Of course I previously mention about measures of the success of a code such as crowd figures or revenue or participation rate which have some degree of objectivity even whether its importance and value can be subjective. Often code war debates revolve around even more  subjective matters such as which game is more entertaining to watch? This type of debate again is something that is impossible to lose. For example to used Association Football and it’s low scoring nature of the game, from one perspective that low scoring makes the game tense as any goal can prove decisive and it makes any attacking move to be a nail biting affair. Or alternatively the lack of goals could make the game really boring as there is a lack of end product to a lot of the play of the game. Which one is right? The answer is both of them are right… from a certain point of view.
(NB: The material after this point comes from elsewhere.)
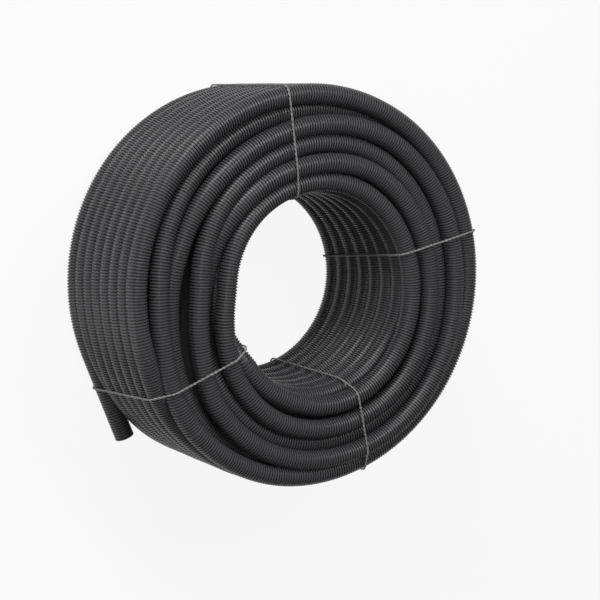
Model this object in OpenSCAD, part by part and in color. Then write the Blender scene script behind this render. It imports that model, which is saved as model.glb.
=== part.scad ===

Hence two sides will argue against each other and both of them can make perfectly logical arguments without any logical fallacy and then walk away thinking they won the war. You know what they say, everyone loves being a winner. So whenever another code war article pops up, it’s a moth to the flame for any code loyalist whose competitive nature will always be fulfilled as they will always win.

To summarise, the competitive nature of the sporting fan + unity and loyalty to the sports + no objective method to resolve conflict + everyone is a winner will results in a perpetual code war that will never end.

1 comment:

  1. There is definitely that animosity between followers of different codes and they seem for different reasons with different reason for the tension between each.

    League vs Union is a class battle coupled with the belief that because they are similar there can be only one.

    Soccer vs League/AFL can sometimes have a racisim aspect but also a cultural bite. People who like the football in winter and cricket in summer cycle they grew up with. And those that love talking sport but don't want to have to learn something new.

    AFL vs League is a battle of the big boys and I guess concerns about the game you don't like taking over and your game becoming marginalised.